When the mass is at the limits of its motion, the energy is all potential.
When the mass is at the equilibrium point, the energy is all kinetic.
The maximum velocity of the mass can be calculated using the equation: v = sqrt(k/m) * A
The velocity of the mass as a function of position can be calculated using the equation: v = sqrt(k/m) * sqrt(A^2 - x^2)

The period of SHM is the time it takes for one complete cycle of motion.
The frequency of SHM is the number of cycles per second.
The displacement of an object in SHM can be described using a sinusoidal function (sine or cosine).
The period, frequency, and amplitude of SHM are related by the following equations:
- T = 2π√(m/k)
- f = 1/T = (1/2π)√(k/m)
The time period in SHM is determined by the mass and the spring constant.

A simple pendulum consists of a mass at the end of a lightweight cord.
The period of oscillation of a simple pendulum depends on the length of the pendulum and the acceleration due to gravity (g)
For Small oscillations (less than 10°), the period of a simple pendulum formula is: T = 2π√(L/g)
The period of a simple pendulum is independent of the mass of the bob.

Damped harmonic motion is harmonic motion with a frictional or drag force. It occurs when a system experiences energy loss due to friction or other dissipative forces.
If the damping is small, the oscillations gradually decrease in amplitude over time.
Critical damping is the optimal damping scenario where it returns to equilibrium quickly without oscillation.
Overdamping occurs when the damping is significant, which slows the system down and takes a long time to reach equilibrium.

Forced vibrations occur when there is a periodic driving force. This force may or may not have the same period as the natural frequency of the system.
Resonance occurs when the frequency of the driving force is equal to the natural frequency of the system.
At Resonance, the amplitude of the oscillations becomes very large.

Wave motion is the transfer of energy through a medium or space without the transfer of matter.
A wave is a disturbance that propagates through a medium or space, transferring energy.

There are types of waves: Transverse waves and Longitudinal waves.
In a transverse wave, the direction of wave propagation is perpendicular to the direction of particle motion.
In a longitudinal wave, the direction of wave propagation is parallel to the direction of particle motion.

Waves carry energy.
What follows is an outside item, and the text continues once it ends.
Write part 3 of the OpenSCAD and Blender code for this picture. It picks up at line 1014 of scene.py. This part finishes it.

The energy carried by a wave is related to its amplitude and frequency.
The intensity of a wave is the power per unit area and is proportional to the square of the amplitude.
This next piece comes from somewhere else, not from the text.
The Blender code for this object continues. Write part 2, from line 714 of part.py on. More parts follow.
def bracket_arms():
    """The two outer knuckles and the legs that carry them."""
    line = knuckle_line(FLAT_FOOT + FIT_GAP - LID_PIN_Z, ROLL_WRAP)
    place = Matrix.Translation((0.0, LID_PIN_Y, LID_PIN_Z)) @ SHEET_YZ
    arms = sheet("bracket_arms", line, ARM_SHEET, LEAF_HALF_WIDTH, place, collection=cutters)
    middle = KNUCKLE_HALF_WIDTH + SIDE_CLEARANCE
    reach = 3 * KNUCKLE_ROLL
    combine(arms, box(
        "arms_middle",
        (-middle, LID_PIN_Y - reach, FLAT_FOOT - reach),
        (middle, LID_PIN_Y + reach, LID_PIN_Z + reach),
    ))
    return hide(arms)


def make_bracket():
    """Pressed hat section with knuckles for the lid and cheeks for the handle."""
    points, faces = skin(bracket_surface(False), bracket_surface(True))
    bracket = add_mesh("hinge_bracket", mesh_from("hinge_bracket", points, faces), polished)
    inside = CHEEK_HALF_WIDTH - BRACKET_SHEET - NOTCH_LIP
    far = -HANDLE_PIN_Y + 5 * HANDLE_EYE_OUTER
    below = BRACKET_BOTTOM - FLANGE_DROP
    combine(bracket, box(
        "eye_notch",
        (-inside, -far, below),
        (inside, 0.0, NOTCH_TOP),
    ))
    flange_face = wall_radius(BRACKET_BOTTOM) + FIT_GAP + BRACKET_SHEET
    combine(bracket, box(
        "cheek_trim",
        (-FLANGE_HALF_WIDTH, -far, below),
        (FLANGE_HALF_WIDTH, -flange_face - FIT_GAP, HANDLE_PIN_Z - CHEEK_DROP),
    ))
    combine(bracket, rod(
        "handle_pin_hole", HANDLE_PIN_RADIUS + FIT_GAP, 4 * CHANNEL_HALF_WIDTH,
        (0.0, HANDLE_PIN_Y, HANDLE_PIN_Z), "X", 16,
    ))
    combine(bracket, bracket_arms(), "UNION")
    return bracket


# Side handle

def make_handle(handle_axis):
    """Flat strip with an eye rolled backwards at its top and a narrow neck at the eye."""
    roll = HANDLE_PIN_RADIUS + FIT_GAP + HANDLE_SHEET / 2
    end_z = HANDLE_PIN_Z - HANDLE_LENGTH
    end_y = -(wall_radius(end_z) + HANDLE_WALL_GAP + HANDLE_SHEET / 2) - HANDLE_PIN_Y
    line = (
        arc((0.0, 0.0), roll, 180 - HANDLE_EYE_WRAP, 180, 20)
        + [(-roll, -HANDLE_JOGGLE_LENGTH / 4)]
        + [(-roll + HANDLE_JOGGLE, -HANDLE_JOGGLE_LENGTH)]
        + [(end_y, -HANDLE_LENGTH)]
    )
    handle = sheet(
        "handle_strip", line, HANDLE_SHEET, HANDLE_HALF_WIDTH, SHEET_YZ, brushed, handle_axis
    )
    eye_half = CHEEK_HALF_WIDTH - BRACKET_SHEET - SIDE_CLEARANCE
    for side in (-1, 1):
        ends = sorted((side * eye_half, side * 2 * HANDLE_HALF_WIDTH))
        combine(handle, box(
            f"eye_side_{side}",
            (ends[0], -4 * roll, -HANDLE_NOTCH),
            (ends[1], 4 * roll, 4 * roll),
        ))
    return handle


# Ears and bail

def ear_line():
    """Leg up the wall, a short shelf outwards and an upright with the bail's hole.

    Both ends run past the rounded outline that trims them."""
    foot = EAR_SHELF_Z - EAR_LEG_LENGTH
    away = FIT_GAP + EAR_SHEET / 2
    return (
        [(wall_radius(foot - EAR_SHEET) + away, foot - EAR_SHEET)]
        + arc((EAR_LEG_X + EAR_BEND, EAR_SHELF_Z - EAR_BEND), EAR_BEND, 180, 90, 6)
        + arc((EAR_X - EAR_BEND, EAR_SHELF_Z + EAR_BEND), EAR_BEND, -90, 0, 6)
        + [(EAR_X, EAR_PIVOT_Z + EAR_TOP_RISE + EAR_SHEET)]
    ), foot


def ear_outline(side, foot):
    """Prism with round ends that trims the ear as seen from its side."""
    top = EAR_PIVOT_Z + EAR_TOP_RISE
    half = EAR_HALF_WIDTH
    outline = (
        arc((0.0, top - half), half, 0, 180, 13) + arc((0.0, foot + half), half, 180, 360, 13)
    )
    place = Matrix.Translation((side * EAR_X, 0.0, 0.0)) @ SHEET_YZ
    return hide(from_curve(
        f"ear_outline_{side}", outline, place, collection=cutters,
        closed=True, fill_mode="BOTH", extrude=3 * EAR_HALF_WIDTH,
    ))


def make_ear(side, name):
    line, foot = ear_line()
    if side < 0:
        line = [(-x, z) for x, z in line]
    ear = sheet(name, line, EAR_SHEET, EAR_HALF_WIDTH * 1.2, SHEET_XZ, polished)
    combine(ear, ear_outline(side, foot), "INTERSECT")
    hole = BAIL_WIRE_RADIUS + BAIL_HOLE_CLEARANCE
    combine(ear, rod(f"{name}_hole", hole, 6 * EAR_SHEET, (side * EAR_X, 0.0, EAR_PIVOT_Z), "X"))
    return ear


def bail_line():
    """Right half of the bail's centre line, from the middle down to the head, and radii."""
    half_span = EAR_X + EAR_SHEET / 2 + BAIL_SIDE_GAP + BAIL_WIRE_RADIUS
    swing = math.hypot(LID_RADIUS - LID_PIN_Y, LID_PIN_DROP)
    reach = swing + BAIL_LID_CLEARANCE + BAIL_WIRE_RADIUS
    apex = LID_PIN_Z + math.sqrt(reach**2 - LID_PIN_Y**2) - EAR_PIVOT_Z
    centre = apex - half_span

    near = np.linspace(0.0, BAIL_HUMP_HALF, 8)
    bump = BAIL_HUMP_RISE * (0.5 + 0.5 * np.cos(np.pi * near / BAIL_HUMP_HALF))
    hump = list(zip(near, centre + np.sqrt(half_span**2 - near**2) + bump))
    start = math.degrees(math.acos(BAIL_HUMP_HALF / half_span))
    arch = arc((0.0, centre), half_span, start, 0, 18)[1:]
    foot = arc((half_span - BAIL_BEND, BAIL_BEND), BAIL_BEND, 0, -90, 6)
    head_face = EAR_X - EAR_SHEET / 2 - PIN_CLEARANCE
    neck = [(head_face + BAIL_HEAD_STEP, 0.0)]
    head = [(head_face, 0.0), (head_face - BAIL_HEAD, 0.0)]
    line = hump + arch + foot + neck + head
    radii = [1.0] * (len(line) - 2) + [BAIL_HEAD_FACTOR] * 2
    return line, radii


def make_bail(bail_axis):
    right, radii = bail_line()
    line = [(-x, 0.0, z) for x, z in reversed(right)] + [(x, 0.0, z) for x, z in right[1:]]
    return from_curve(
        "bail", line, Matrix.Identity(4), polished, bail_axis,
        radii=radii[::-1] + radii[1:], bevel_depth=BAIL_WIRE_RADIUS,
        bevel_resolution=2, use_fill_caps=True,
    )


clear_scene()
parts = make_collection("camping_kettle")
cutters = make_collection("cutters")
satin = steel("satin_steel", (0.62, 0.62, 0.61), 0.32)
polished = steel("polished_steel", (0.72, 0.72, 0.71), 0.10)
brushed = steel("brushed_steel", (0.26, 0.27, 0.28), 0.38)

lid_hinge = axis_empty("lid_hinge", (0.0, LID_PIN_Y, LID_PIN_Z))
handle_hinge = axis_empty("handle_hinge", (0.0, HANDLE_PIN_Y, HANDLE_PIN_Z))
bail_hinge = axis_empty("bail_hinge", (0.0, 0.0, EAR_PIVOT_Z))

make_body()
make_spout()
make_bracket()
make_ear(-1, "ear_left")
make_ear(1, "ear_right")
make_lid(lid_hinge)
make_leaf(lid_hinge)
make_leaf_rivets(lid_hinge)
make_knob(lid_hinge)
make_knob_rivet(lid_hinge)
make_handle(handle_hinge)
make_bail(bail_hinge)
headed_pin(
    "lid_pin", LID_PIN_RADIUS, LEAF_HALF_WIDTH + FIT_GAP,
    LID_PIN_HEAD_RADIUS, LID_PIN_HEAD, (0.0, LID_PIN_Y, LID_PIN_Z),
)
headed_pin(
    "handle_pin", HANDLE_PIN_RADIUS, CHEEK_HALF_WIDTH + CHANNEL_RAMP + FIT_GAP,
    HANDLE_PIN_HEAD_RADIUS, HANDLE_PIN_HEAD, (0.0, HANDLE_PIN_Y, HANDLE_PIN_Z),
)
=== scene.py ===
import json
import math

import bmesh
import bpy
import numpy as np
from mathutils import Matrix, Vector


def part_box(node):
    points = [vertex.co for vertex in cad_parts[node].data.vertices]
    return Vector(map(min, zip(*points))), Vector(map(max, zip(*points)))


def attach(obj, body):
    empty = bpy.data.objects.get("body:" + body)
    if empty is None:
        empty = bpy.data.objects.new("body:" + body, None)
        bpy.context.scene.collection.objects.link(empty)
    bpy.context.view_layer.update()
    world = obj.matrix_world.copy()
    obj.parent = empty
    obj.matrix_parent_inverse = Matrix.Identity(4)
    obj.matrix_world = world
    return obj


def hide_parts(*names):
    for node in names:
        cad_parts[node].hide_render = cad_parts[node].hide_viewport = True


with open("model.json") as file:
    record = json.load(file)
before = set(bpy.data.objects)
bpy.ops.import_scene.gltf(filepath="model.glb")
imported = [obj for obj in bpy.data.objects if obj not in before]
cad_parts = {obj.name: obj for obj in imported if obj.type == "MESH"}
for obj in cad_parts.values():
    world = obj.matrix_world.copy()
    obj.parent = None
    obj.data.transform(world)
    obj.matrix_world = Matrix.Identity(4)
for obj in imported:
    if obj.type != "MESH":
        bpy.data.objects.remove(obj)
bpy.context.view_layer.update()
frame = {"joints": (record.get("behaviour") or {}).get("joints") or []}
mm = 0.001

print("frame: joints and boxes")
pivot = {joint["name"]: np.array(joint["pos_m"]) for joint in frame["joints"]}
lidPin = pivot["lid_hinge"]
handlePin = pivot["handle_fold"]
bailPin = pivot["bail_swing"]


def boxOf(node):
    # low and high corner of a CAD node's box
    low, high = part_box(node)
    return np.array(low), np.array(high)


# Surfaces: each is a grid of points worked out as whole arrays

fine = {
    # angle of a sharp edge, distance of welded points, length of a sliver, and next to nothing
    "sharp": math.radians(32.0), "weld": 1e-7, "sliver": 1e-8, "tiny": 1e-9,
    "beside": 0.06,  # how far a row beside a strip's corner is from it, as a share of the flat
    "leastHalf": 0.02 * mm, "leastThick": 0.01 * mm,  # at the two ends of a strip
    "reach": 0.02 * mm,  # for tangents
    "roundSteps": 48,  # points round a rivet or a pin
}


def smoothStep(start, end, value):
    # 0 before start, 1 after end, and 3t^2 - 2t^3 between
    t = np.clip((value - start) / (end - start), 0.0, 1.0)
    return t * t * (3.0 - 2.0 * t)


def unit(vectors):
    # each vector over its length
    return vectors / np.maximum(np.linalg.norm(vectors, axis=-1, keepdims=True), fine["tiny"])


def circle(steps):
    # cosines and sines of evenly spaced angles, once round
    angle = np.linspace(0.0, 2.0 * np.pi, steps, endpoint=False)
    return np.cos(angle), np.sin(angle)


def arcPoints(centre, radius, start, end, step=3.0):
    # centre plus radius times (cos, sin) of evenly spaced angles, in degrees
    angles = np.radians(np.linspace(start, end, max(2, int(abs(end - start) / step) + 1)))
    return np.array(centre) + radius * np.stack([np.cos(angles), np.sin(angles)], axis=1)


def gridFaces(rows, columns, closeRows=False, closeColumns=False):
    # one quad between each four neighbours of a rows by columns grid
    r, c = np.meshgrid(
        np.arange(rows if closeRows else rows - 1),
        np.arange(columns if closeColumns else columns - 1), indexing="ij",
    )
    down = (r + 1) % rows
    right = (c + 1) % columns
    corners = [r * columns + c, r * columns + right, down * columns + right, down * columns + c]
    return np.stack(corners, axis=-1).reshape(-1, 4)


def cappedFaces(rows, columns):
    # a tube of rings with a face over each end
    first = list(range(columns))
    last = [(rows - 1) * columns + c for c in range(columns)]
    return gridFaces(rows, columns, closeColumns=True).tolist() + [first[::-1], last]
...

Reflection occurs when a wave encounters a boundary and changes direction.
Transmission occurs when a wave passes through a boundary, continuing in a different medium.

The principle of superposition states that when two or more waves meet at a point, the displacement at that point is the sum of the displacements of the individual waves.
In constructive interference, the amplitudes of the waves add up, resulting in a larger amplitude.
In destructive interference, the amplitudes of the waves subtract from each other, resulting in a smaller amplitude.

A standing wave is formed when two waves of equal amplitude and frequency traveling in opposite directions interfere.
Nodes are points of zero displacement, and antinodes are points of maximum displacement.
Resonance occurs when a standing wave is formed in a system, amplifying the oscillations.

Refraction is the change in direction of a wave as it passes from one medium to another.
Refraction occurs because the speed of the wave changes as it enters a new medium.

Diffraction is the spreading out of a wave as it passes through an opening or around an obstacle.
The amount of diffraction depends on the wavelength of the wave and the size of the opening or obstacle.

A traveling wave can be represented mathematically using a sinusoidal function.
The wave equation is: y(x,t) = A sin(kx - ωt + φ). Where y is the displacement, A is the amplitude, k is the wave number, x is the position, ω is the angular frequency, t is the time, and φ is the phase constant.